— Start Supplied data —

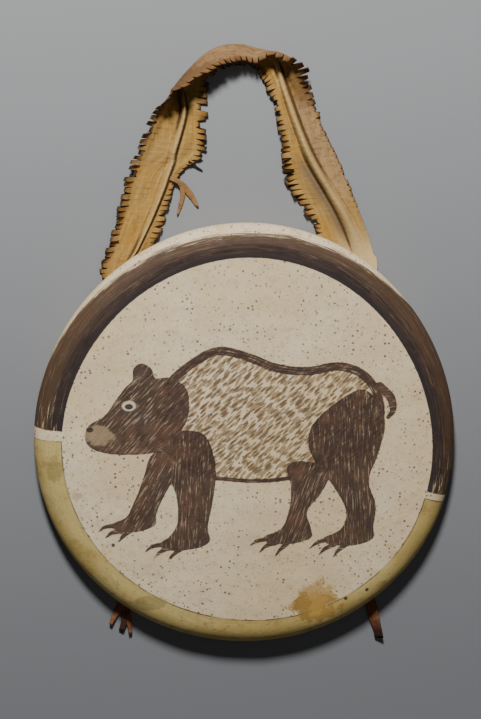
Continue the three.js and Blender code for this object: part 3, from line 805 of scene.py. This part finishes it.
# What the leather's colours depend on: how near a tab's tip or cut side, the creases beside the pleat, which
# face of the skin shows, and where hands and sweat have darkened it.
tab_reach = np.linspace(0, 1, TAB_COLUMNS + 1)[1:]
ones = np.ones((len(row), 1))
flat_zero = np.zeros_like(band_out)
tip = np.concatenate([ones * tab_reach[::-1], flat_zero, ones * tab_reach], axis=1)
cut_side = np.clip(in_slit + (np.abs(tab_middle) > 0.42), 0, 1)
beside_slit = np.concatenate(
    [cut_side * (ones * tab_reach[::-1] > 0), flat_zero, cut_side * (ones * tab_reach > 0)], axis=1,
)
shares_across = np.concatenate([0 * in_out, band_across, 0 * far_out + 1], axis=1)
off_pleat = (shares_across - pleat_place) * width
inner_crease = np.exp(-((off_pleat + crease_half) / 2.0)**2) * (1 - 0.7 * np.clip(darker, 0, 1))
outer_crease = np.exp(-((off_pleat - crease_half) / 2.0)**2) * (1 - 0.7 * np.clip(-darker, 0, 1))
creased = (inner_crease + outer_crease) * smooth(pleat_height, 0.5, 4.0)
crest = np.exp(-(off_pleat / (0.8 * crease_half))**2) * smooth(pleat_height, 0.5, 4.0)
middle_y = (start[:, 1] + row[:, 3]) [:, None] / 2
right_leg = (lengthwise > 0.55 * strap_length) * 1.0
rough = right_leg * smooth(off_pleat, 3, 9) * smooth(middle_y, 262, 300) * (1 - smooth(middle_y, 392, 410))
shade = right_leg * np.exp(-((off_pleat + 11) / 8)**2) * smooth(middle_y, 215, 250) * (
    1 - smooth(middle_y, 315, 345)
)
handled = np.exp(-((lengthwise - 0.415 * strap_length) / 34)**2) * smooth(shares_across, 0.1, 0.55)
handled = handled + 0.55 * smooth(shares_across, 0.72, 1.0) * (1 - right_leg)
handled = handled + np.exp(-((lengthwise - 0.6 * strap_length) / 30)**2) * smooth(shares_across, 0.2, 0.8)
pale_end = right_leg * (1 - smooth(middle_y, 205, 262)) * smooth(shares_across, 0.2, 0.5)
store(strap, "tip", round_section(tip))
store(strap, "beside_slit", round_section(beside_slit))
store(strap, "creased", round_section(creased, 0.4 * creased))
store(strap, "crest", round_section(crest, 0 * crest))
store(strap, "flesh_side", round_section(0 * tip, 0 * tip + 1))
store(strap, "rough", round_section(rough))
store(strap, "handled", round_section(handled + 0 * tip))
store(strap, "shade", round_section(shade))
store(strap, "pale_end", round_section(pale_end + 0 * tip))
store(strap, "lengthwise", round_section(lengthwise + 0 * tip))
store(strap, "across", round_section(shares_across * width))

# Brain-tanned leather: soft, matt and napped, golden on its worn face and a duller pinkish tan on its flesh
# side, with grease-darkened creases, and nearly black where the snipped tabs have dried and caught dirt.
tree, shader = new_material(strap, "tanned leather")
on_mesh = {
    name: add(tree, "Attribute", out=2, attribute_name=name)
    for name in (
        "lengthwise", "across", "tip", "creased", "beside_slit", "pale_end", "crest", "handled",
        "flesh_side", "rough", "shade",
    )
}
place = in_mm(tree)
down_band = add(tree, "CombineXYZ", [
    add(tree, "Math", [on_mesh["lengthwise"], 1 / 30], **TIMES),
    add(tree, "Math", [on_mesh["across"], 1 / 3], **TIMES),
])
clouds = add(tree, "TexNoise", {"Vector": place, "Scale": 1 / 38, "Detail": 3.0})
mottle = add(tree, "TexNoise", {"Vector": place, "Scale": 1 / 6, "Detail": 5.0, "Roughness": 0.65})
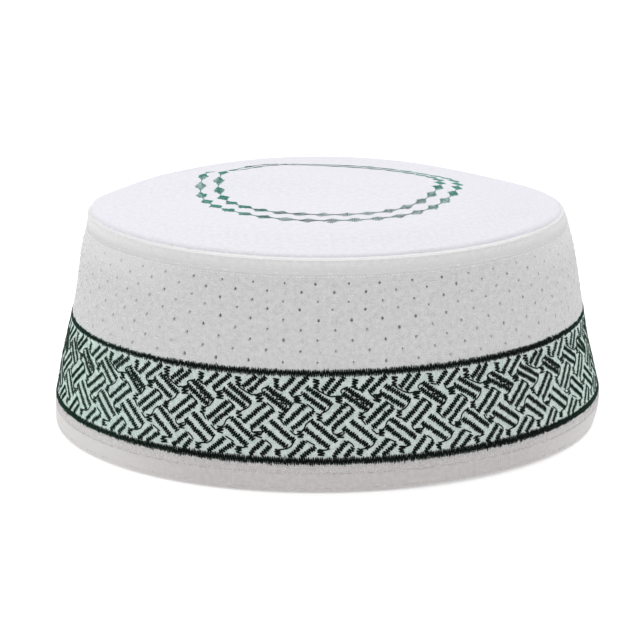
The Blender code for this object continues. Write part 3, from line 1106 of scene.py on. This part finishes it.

— End Supplied data —

Go through the listing above and locate each line that holds the word "this". Copy those lines.

Continue the three.js and Blender code for this object: part 3, from line 805 of scene.py. This part finishes it.
The Blender code for this object continues. Write part 3, from line 1106 of scene.py on. This part finishes it.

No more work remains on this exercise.